Best time to visit: Late March – mid-May. The portion of the trail nearest the camping area is situated in a sheltered valley, and is a favorite viewing spot for early spring wildflowers from late March to mid-April.

During early to mid-May, mountain laurel and purple rhododendron can be observed along the uppermost section at the summit of Sand Mountain in the vicinity of Point Rock, a scenic overlook off County Road 556.


Little River Canyon National Preserve

How to get there: Preserve is on the summit of Lookout Mountain, roughly 7 miles east of Fort Payne off State Highway 35. Along Highway 176 between State Highway 35 in the north and the Canyon Mouth Picnic Area at the south, several options exist, either as short walks or quick stops at overlooks, for viewing some of the most stunning wildflower displays in the northern part of the state.

Trail condition: The Eberhart Point Trail into Little River Canyon is rated as moderate difficulty and upon returning to the canyon rim, will be the most strenuous of the trails suggested for viewing wildflowers in the Preserve.

Best time to visit: Mid-April – late May.
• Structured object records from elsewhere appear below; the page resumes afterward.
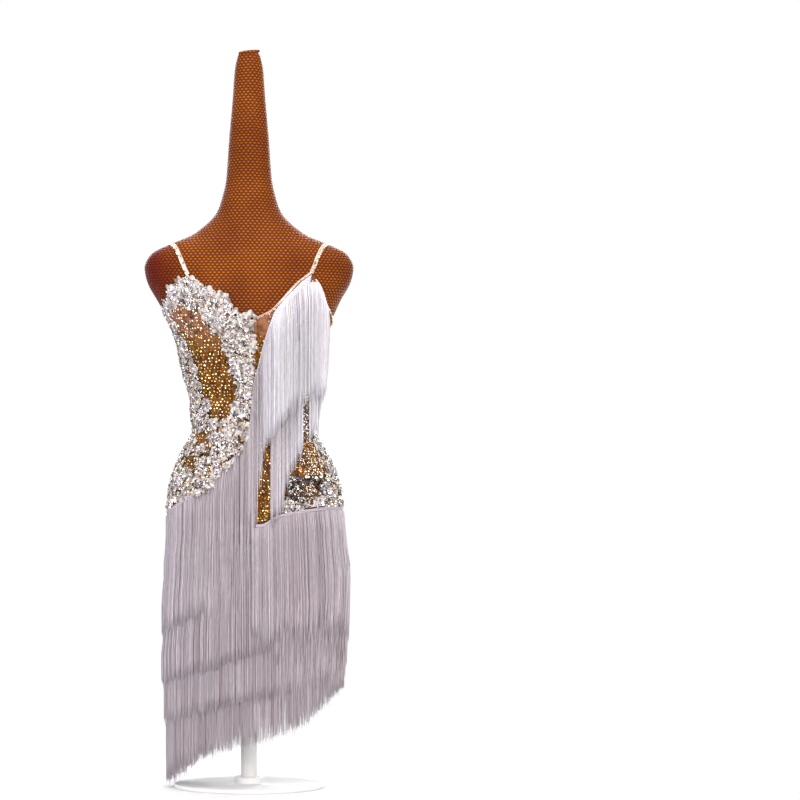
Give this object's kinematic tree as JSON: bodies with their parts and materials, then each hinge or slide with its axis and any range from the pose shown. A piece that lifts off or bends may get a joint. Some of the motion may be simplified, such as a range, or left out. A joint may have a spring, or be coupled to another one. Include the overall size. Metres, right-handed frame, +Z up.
{
  "type": "fringed latin dance dress on a limbless dress form",
  "caption": "Sleeveless one-piece latin dance dress with beaded lace, thin straps and long slanting rows of fringe, worn by a limbless dress form that stands on a post and a round base.",
  "frame": {"origin": "centre of the underside of the round base, on the surface it stands on", "axes": "+Z up along the post, -Y the front of the dress, +X the wearer's left"},
  "size_m": [0.4142, 0.3, 1.4753],
  "materials": {
    "cover": "woven leather look, satin",
    "coat": "white powder coat",
    "mesh": "skin-tone stretch mesh",
    "lace": "white corded lace with sequins and stones",
    "trim": "skin-tone elastic set with crystals",
    "crystal": "faceted foil-backed crystal",
    "clasp": "clear polished",
    "fringe": "white chainette fringe, soft sheen"
  },
  "bodies": {
    "root": {"form_body": "cover", "form_neck_cap": "cover", "stand_post": "coat", "stand_base": "coat", "bodice_front_right": "mesh", "bodice_front_left": "mesh", "hip_band_back": "lace", "underskirt": "mesh", "lace_neckline": "lace", "lace_centre": "lace", "lace_side": "lace", "lace_waist": "lace", "lace_hip_right": "lace", "lace_hip_left": "lace", "lace_hip_left_low": "lace", "strap_right": "trim", "strap_left": "trim", "neck_trim_left": "crystal", "armhole_trim_left": "crystal", "back_band": "trim", "back_clasp": "clasp", "tape_front_right": "fringe", "tape_front_left": "fringe", "tape_back": "fringe", "fringe_1_front_right": "fringe", "fringe_1_centre": "fringe", "fringe_1_front_left": "fringe", "fringe_1_back": "fringe", "fringe_2_front": "fringe", "fringe_2_back": "fringe", "fringe_3_front": "fringe", "fringe_3_back": "fringe", "fringe_4_front": "fringe", "fringe_4_back": "fringe", "cup_fringe_outer": "fringe", "cup_fringe_inner_front": "fringe", "cup_fringe_inner_side": "fringe"}
  },
  "joints": []
}
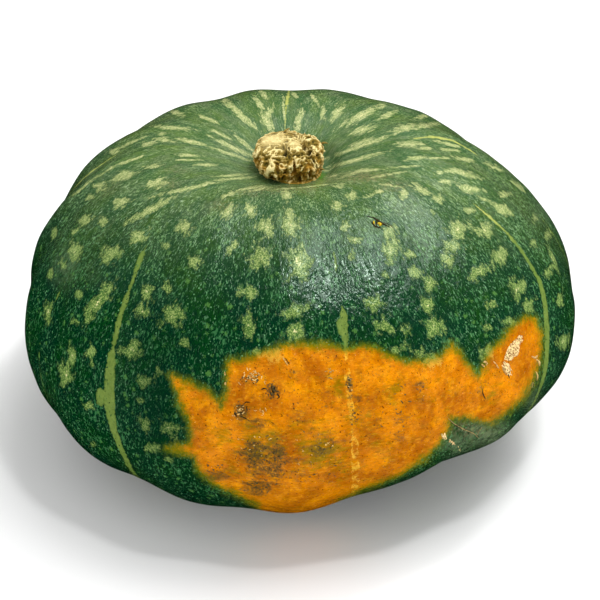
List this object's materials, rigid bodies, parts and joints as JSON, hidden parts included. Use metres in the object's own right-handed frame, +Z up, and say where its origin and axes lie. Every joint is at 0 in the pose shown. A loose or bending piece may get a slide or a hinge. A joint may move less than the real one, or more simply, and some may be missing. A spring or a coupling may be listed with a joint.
{
  "type": "kabocha squash",
  "caption": "Squat, shallowly ribbed winter squash with green speckled rind, an orange ground patch and a short corky stem stub in a sunken top.",
  "frame": {"origin": "on the ground, under the middle of the whole object's bounding box", "axes": "+Z up from the ground through the sunken top; -Y faces the viewer and the orange patch; +X is to the viewer's right"},
  "size_m": [0.1752, 0.1796, 0.0986],
  "materials": {
    "rind": "waxy, softly glossy vegetable rind, dark green with pale flecks and one orange patch",
    "cork": "dry, rough, corky stem"
  },
  "bodies": {
    "root": {"squash_fruit": "rind", "stem_stub": "cork"}
  },
  "joints": []
}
Mountain laurel, azalea, rhododendron, and fringetree are in full splendor throughout May with Eberhart Point Overlook, and the Beaver Pond and Little Falls Trails having some of the finest displays. Pageants of wildflowers can be viewed at several places along Highway 176, with some of the best and easily accessed being the Lynn Overlook, the Beaver Pond Trail, and the Eberhart Point Trail.